434930 A Transformation-Centric Approach to Analyzing and Solving Structured Optimization Problems

Monday, November 9, 2015: 12:30 PM
Salon F (Salt Lake Marriott Downtown at City Creek)
John Siirola, William E. Hart and Jean-Paul Watson, Discrete Math & Optimization, Sandia National Laboratories, Albuquerque, NM

Computational tools for modeling mathematical programs are widely used within both academia and industry. Available commercial and open-source modeling packages support generic modeling by separating modeling constructs from instance data through concepts like sets, parameters, and parameterized constraints. However, their model representations are limited to constructs that directly correspond to established solver inputs.
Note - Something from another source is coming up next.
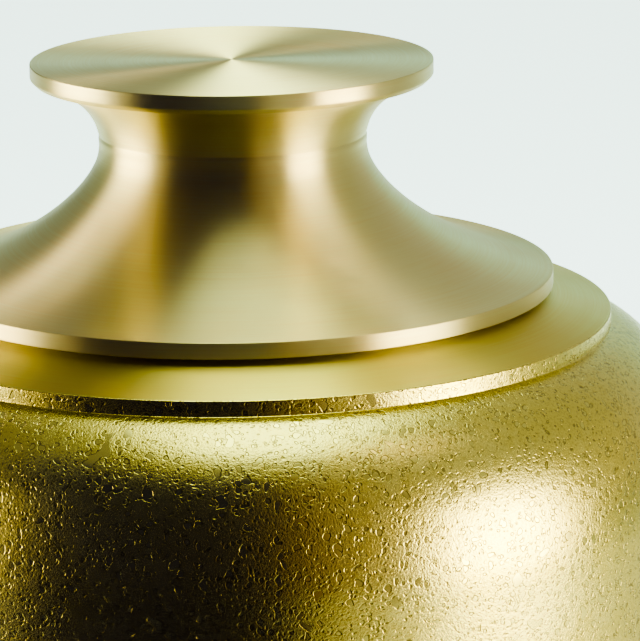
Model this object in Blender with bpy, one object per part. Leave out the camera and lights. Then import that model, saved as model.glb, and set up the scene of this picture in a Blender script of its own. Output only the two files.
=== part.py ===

In general, this implies that mathematical programs must be expressed as either linear or nonlinear algebraic models; that is, a list of variables, an algebraic objective expression, and a list of algebraic constraints. Modelers must then explicitly convert non-algebraic constructs like switching decisions in disjunctive programs into algebraic relaxations (e.g., relaxing constraints implied by the decision with Big-M terms). This approach can obfuscate or eliminate the original model structure and forces the modeler to sacrifice abstraction by injecting decisions related to how to solve a model into the model representation. In this presentation, we demonstrate how high-level non-algebraic modeling constructs can be coupled with automated model transformations to improve model clarity and abstraction. This coupling provides a more flexible workflow where the modeler can explicitly apply transformations that link the structured model to a particular solver. Additionally, this modeling approach simplifies the model specification by eliminating explicit modeling of reformulation decisions. We will highlight two key non-algebraic constructs: disjunctive programming and complementarity constraints. We present transformations that rely on both direct transcription to the Big-M or convex hull relaxation, as well as heuristic procedures leverage both relaxations. Similarly, we show how to reformulate complementarity constraints as smooth nonlinear expressions or as a disjunctive expression that subsequently applies disjunctive transformations. These constructs and transformations are available in the open source Pyomo optimization project.